Binning similarly involves grouping variables into smaller ‘bins’ to reduce dimensionality and noise. Binning can also be applied to integers.
Hot decking and cold decking
These are two imputation techniques that replace missing values with new values. Cold decking involves replacing a value with a similar value from a similar dataset, e.g., replacing a missing figure from a single day in 2022 with a similar value from that same day in 2021.
Hotdecking involves taking the new data from a similar dataset. For example, you could replace a non-response for a survey answer with a response from a similar survey record.
Median, mean, or mode
Missing data can be calculated from the mean, mode, or median of existing data. These methods are reliable in simple time-series datasets where you find MCAR values.

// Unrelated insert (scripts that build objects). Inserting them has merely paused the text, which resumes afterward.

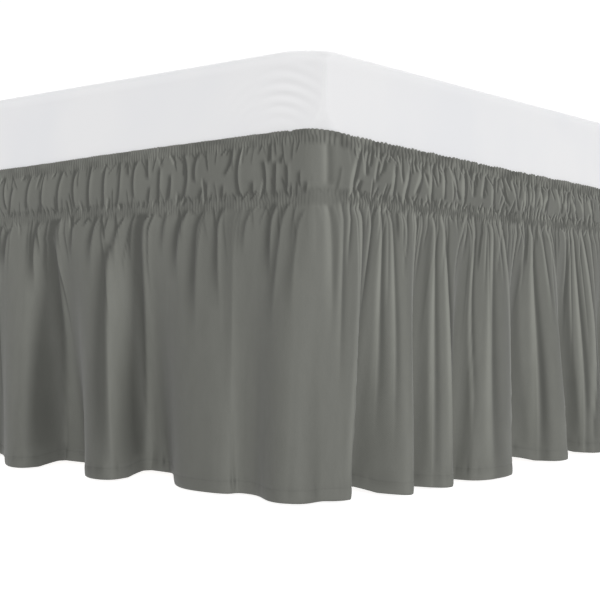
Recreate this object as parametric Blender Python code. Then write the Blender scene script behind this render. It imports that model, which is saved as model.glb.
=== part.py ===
"""A gathered bed skirt that wraps round a single bed's mattress, with the plain base under it.

The skirt is one long strip of soft cloth drawn up to about half its length. Two shirred rows
in its heading grip the sides of the mattress, with a puffed strip between them, and the drop
hangs from the lower row in deep uneven folds to a hem just clear of the floor.

Metres, +Z up. The origin is on the floor under the middle of the bed, the foot end faces -Y.
Distances along the cloth run round the bed anticlockwise from the foot's right corner: up the
right side, across the head, down the left side and back across the foot. Below zero they
count back from that corner across the foot.
"""

import math

import bmesh
import bpy
import numpy as np

# The bed: a single mattress on a plain deck and six legs.
BED_WIDTH = 0.990
BED_LENGTH = 1.905
MATTRESS_TOP = 0.505
MATTRESS_DEPTH = 0.197
MATTRESS_CORNER = 0.040
MATTRESS_EDGE = 0.014
DECK_INSET = 0.035
DECK_DEPTH = 0.030
DECK_EDGE = 0.004
LEG_SIDE = 0.045
LEG_INSET = 0.115
LEG_EDGE = 0.003
SEAT = 0.0003

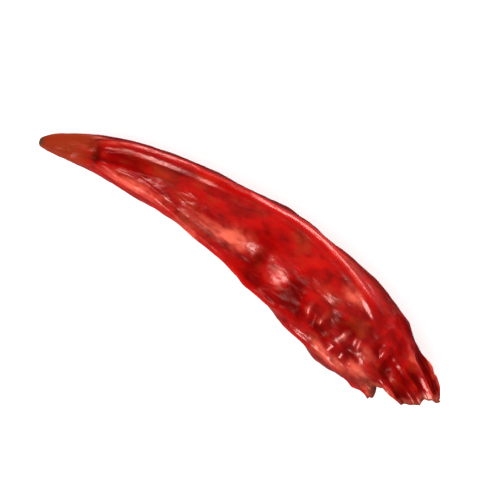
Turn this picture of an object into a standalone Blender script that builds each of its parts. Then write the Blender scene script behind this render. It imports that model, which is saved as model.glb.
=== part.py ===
"""Dried chili pepper without its stem: one shrivelled pod with three seeds caught in its torn mouth.

The pod lies on its side on the plane z = 0. Its tip is at -X, its torn crown at +X and its convex side at +Y.
Every skin point is found from two numbers: its distance along the centreline from the tip, in millimetres,
and its angle round the section, in degrees, from 0 on the +Y flank over 90 on top to 270 underneath.
"""
import math

import bmesh
import bpy
import numpy as np
from mathutils import Euler, Matrix, Vector

MM = 0.001
# Where the origin lies in the plan of the centreline below: the middle of the pod's box, millimetres
ORIGIN = (35.61, 4.523)

# Centreline in plan: the four handles of one Bezier curve from the tip to the far end of the crown
SPINE = ((0.0, 0.1), (21.5, 11.4), (54.0, 6.6), (69.2, -1.2))
# Half width across the centreline: (distance from the tip, half width)
HALF_WIDTH = (
    (0.0, 0.0), (0.3, 0.6), (1.2, 1.05), (3.0, 1.6), (8.0, 2.65), (16.0, 3.95), (24.0, 4.75), (32.0, 5.6),
    (39.0, 6.55), (46.0, 6.85), (55.0, 7.1), (59.5, 6.75), (64.4, 5.45), (67.3, 4.95), (72.0, 4.1),
)
# Height of the section over its width
ROUNDNESS = ((0.0, 0.95), (12.0, 0.88), (35.0, 0.8), (58.0, 0.72), (72.0, 0.66))
# Gap between the plain section and the ground. Below zero the pod is pressed flat where it rests
UNDERSIDE = ((0.0, 2.2), (10.0, 0.9), (22.0, 0.0), (30.0, -0.12), (56.0, -0.12), (64.0, 0.4), (72.0, 1.0))
# Torn edge of the crown: (angle round the section, distance from the tip)
RIM = (
    (0.0, 71.4), (25.0, 71.7), (52.0, 71.0), (66.0, 70.2), (82.0, 71.0), (114.0, 69.3), (121.0, 65.4),
    (135.0, 64.5), (150.0, 65.1), (163.0, 65.8), (180.0, 65.2), (225.0, 64.3), (250.0, 65.9), (270.0, 67.6),
    (288.0, 68.9), (300.0, 68.3), (335.0, 70.6), (360.0, 71.4),
)
RIM_MEAN = 68.0

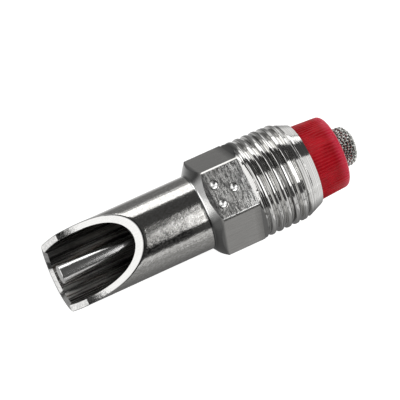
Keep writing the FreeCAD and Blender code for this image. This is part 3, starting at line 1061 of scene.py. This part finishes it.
def make_sleeve(material):
    """Plain sleeve and rim that hold the weave inside the cap."""
    inner = STRAINER_R - SLEEVE_WALL
    front, back = RIM_X
    end = CAP_X[1] - 0.9
    corners = [(end, inner), (end, STRAINER_R), (back, STRAINER_R, 0.1), (back, RIM_R, 0.1),
               (front, RIM_R, 0.1), (front, inner)]
    return turned("strainer_sleeve", corners, [material], 72)


# Studio

def view_axes():
    """Right, up and towards-the-camera directions of the photograph in the part's frame."""
    along = Vector((math.cos(AXIS_IN_PICTURE), math.sin(AXIS_IN_PICTURE), 0.0))
    level = Vector((along.y, -along.x, 0.0))
    toward = Vector((0.0, 0.0, 1.0))
    axis = along * math.cos(AXIS_AWAY) - toward * math.sin(AXIS_AWAY)
    facing = along * math.sin(AXIS_AWAY) + toward * math.cos(AXIS_AWAY)
    mouth = facing * math.cos(ROLL) + level * math.sin(ROLL)
    third = mouth.cross(axis)
    return [Vector((axis[i], third[i], mouth[i])) for i in range(3)]


def make_camera():
    """The photograph's long lens, aimed so that the part's origin falls where it is in the picture."""
    right, up, back = view_axes()
    focal_px = PIXELS_PER_MM * CAMERA_MM
    aim = -back - right * (ORIGIN_RIGHT_PX / focal_px) - up * (ORIGIN_UP_PX / focal_px)
    behind = -aim.normalized()
    level = (right - behind * right.dot(behind)).normalized()
    upward = behind.cross(level)
    camera = bpy.data.cameras.new("photo_camera")
    camera.sensor_width = SENSOR_MM
    camera.lens = focal_px * SENSOR_MM / PIXELS
    camera.clip_start = 0.01
    camera.clip_end = 20.0
    holder = bpy.data.objects.new("photo_camera", camera)
    bpy.context.scene.collection.objects.link(holder)
    turn = Matrix((level, upward, behind)).transposed().to_4x4()
    holder.matrix_world = Matrix.Translation(back * CAMERA_MM * MM) @ turn
    bpy.context.scene.camera = holder


def softbox(name, place, width, height, radiance, facing=None):
    """A rectangular softbox at a place in mm from the object's middle, seen by reflections only."""
    facing = Vector(facing or place).normalized()
    lamp = bpy.data.lights.new(name, "AREA")
    lamp.shape = "RECTANGLE"
    lamp.size = width * MM
    lamp.size_y = height * MM
    lamp.energy = radiance * math.pi * lamp.size * lamp.size_y
    holder = bpy.data.objects.new(name, lamp)
    bpy.context.scene.collection.objects.link(holder)
    along = Vector((1, 0, 0)) if abs(facing.x) < 0.6 else Vector((0, 1, 0))
    along = (along - facing * along.dot(facing)).normalized()
    turn = Matrix((along, facing.cross(along), facing)).transposed().to_4x4()
    holder.matrix_world = Matrix.Translation((OBJECT_MIDDLE + Vector(place)) * MM) @ turn
    holder.visible_camera = False
    return holder


def far(x, y, z):
    """The place at the lamps' usual distance in a direction."""
    return Vector((x, y, z)).normalized() * LIGHT_DISTANCE


def round_axis(degrees, lean):
    """A lamp's place at an angle round the part's axis, leaning towards +X by lean."""
    a = math.radians(degrees)
    return far(lean, math.sin(a), math.cos(a))


def make_lights():
    """Softboxes on four sides and a wide one over the inlet's side, with a dim room between them."""
    softbox("key_side", round_axis(73.5, 0.1), 950, 240, 2.1)
    softbox("spout_end", far(-0.88, 0.1, 0.42), 550, 460, 1.35)
    softbox("inlet_end", far(0.84, -0.37, 0.39), 560, 420, 1.0)
    softbox("top_strip", round_axis(-15, 0.38), 220, 150, 0.65)
    softbox("low_side", round_axis(-79, 0.1), 800, 150, 0.75)
    softbox("overhead", (189, -125, 350), 228, 380, 2.25, facing=(0, 0, 1))


def make_world():
    """White where the camera looks past the floor, a dim studio where surfaces reflect it."""
    world = bpy.data.worlds.new("studio")
    bpy.context.scene.world = world
    world.use_nodes = True
    n = Nodes(world.node_tree)
    paths = n.add("ShaderNodeLightPath").outputs
    seen = n.most(paths["Is Camera Ray"], paths["Is Transmission Ray"])
    room = n.math("ADD", n.times(paths["Is Diffuse Ray"], 0.30), 0.07)
    strength = n.most(seen, room)
    light = n.add("ShaderNodeBackground", {"Color": (1, 1, 1, 1), "Strength": strength})
    n.add("ShaderNodeOutputWorld", {"Surface": light.outputs[0]})


def floor_material():
    """Pale matt board that keeps the shadow. In reflections it glows with a painted profile: bright close
    behind the part and past the inlet, dimmer past the spout's end, and dim close in front of the part as
    painted shadow.
    """
    material, n = new_material("pale_board")
    paths = n.add("ShaderNodeLightPath").outputs
    seen = n.most(paths["Is Camera Ray"], paths["Is Transmission Ray"])
    x, y, _ = n.xyz()
    # Painted reflection: a made-up profile that only glossy rays see, bright close behind the part (+Y)
    # and dim close in front (-Y) as painted shadow
    behind = n.times(n.level(y, 9.0, 24.0, 1.0, 0.25, "SMOOTHSTEP"), n.level(x, -37.0, -31.0, 0.3, 1.0))
    before = n.level(y, -34.0, -9.0, 0.42, 0.16)
    sides = n.math("ADD", n.times(n.math("GREATER_THAN", y, 0.0), behind),
                   n.times(n.math("LESS_THAN", y, 0.0), before))
    front = n.times(n.level(x, -43.5, -42.5, 1.0, 0.0), 0.42)
    ends = n.most(front, n.level(x, 12.0, 30.0, 0.0, 1.0))
    mirrored = n.most(sides, ends)
    glossy = paths["Is Glossy Ray"]
    # Camera rays see the board white; glossy rays see it glow with the painted profile
    lift = n.math("ADD", n.times(seen, 0.8), n.times(glossy, mirrored))
    lit = n.math("SUBTRACT", 0.5, n.times(glossy, 0.5))
    grey = n.add("ShaderNodeCombineColor", {0: lit, 1: lit, 2: lit}).outputs[0]
    board = n.add("ShaderNodeBsdfDiffuse", {"Color": grey})
    white = n.add("ShaderNodeEmission", {"Color": (1, 1, 1, 1), "Strength": lift})
    both = n.add("ShaderNodeAddShader", {0: board.outputs[0], 1: white.outputs[0]})
    n.add("ShaderNodeOutputMaterial", {"Surface": both.outputs[0]})
    return material


def make_floor():
    """A wide board that touches the first thread crest and the spout's end, so the part rests on it."""
    crest = Vector((0.0, 0.0, -THREAD_R)) * MM
    heel = Vector((TIP[0], 0.0, -SPOUT_R)) * MM
    along = (crest - heel).normalized()
    up = along.cross(Vector((0, 1, 0))).normalized()
    if up.z < 0:
        up = -up
    side = up.cross(along)
    under = crest - up * BOARD_GAP * MM
    corners = [under + (along * a + side * b) * BOARD_HALF
               for a, b in ((-1, -1), (1, -1), (1, 1), (-1, 1))]
    mesh = bpy.data.meshes.new("floor")
    mesh.from_pydata([tuple(c) for c in corners], [], [(0, 1, 2, 3)])
    mesh.materials.append(floor_material())
    board = bpy.data.objects.new("floor", mesh)
    bpy.context.scene.collection.objects.link(board)


def attach(piece, body, slot, *nodes):
    """Puts a piece on its body in place of CAD nodes."""
    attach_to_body(piece, body)
    if nodes:
        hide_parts(*nodes)


def main():
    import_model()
    bpy.context.scene.view_settings.view_transform = "Standard"
    make_camera()
    make_lights()
    make_world()
    make_floor()
    body = make_body([polished_steel(), drawn_steel(), ground_steel(), lip_steel(), threaded_steel(),
                      bore_steel(), dimple_highlight_steel()])
    attach(body, "housing", "polished_steel", "body")
    attach(make_pin(pin_steel()), "valve_pin", "pin_steel", "bite_pin")
    spring = make_spring(wire_steel("spring_wire", (0.55, 0.54, 0.52, 1.0), 0.25))
    attach(spring, "housing", "spring_steel", "spring")
    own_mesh(spring)
    seat, seal, disc = make_small_parts(soft_rubber("seat_rubber", (0.02, 0.02, 0.02, 1.0)),
                                        soft_rubber("ring_rubber", (0.03, 0.03, 0.03, 1.0)),
                                        soft_rubber("disc_plastic", (0.62, 0.62, 0.6, 1.0)))
    attach(seat, "housing", "seal_rubber", "seat_seal")
    attach(disc, "housing", "disc_plastic", "flow_disc")
    attach(seal, "inlet_filter", "seal_rubber", "cap_seal")
    attach(make_cap(red_plastic()), "inlet_filter", "red_plastic", "filter_cap")
    wire = wire_steel("mesh_wire", (0.58, 0.58, 0.56, 1.0), 0.3)
    attach(make_weave(wire), "inlet_filter", "mesh_steel", "strainer")
    # A dark sheet inside the weave, as painted shade between the wires
    shade_sheet = make_shade_sheet(wire_steel("dark_shade_sheet", DIRT_AND_SHADE, 0.5))
    attach(shade_sheet, "inlet_filter", "mesh_steel")
    attach(make_sleeve(wire), "inlet_filter", "mesh_steel")


main()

Using models and algorithms
Expectation-maximization, regression, classification, and other models are frequently used to compute missing values from existing values.
It’s also possible to cluster data to remove outliers.
Summary: Data cleaning
Data cleaning need not be a mammoth task, but when a dataset is truly dirty and full of missing values, it’s worth being as systematic as possible.
Of course, utilizing data validation and pre-processing techniques to ensure that ingested data is clean is the best way to mitigate dirty data issues.
Start with the low-lying fruit - deduplication and data removal. It’s probably better to trim your data harshly and perform feature engineering using perfectly clean data than pressing on with poor data.
When it comes to imputing missing values, it’s essential to consider why those values are missing. This may be obvious when they’re missing completely at random, but if missing values are linked somehow, then replacing values without due consideration to why they’re missing might create bias and other issues.
With that said, in most applications, replacing missing values and performing feature engineering is not particularly risky.